Lange's films in the mid- to late 1980s, which included Crimes of the Heart (1986), Far North (1988), and Everybody's All-American (1989), were mostly low-profile and underperformed at the box office, though she was often singled out and praised for her work. In 1989, she starred in Costa-Gavras's Music Box as a Hungarian lawyer defending her father of Nazi war crimes. Her performance earned her a fifth Academy Award nomination and a sixth Golden Globe nomination for Best Actress.

1990s

Lange continued making films throughout the 1990s, periodically taking time off to raise her children and do theater- and television-based projects. She began the decade in Paul Brickman's warmly received Men Don't Leave (1990), for which she earned positive reviews and came in third place for the National Society of Film Critics Award for Best Actress. She was then approached by Martin Scorsese and Robert De Niro, who had both auditioned her for the role of Jake LaMotta's wife in Raging Bull (1980), to star in a remake of Cape Fear (1991). The film was the year's 12th- highest-grossing film. In 1992, Lange once again starred opposite De Niro in Irwin Winkler's Night and the City, and in a television adaptation of Willa Cather's O Pioneers!, receiving her seventh Golden Globe nomination for Best Actress. Her Broadway debut, which met mixed reviews, also occurred that year when she portrayed Blanche DuBois in a production of Tennessee Williams's A Streetcar Named Desire opposite Alec Baldwin.

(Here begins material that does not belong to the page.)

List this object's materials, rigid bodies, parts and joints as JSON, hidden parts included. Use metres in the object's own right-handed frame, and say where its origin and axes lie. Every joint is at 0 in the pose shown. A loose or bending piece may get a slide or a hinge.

In 1994, Lange was lauded for her performance as a manic depressive army wife in the 1960s in Tony Richardson's final film, Blue Sky. In 1995, she won the Academy Award for Best Actress for this performance, along with the Golden Globe Award for Best Actress, the Los Angeles Film Critics Association Award for Best Actress, the Utah Film Critics Association Award for Best Actress, and the Sant Jordi Award for Best Actress. She also came in second place for the National Board of Review Award for Best Actress, the National Society of Film Critics Award for Best Actress, and the Chicago Film Critics Association Award for Best Actress. She became the second actress, after Streep, to follow a Best Supporting Actress Oscar with a Best Actress Oscar, an achievement not repeated until nearly 20 years later by Cate Blanchett.

In 1995, Lange gave critically lauded performances in Losing Isaiah, opposite Halle Berry, and Rob Roy, with Liam Neeson. The same year, she reprised her role as Blanche DuBois in a CBS television adaptation of A Streetcar Named Desire, opposite Alec Baldwin, Diane Lane, and John Goodman. She received glowing reviews for her performance, which earned her fourth Golden Globe Award and her first Primetime Emmy Award nomination for Outstanding Lead Actress in a Miniseries or a Movie.

In 1996, Lange made her London stage debut in another performance as Blanche DuBois, which received rave reviews. The next year, she starred opposite Michelle Pfeiffer in a film adaptation of Jane Smiley's Pulitzer Prize-winning novel A Thousand Acres. Lange received her ninth Golden Globe Award nomination and won the Venice Film Festival's Schermi d'Amore award for her performance in the film. In 1998, she starred opposite Elisabeth Shue in a film adaptation of Balzac's Cousin Bette, for which she received strong reviews. The same year, Lange starred opposite Gwyneth Paltrow in Hush, which generally received negative reviews, though Roger Ebert praised Lange's performance, writing, "The film's most intriguing element is the performance by Jessica Lange, who by not going over the top provides Martha with a little pathos to leaven the psychopathology."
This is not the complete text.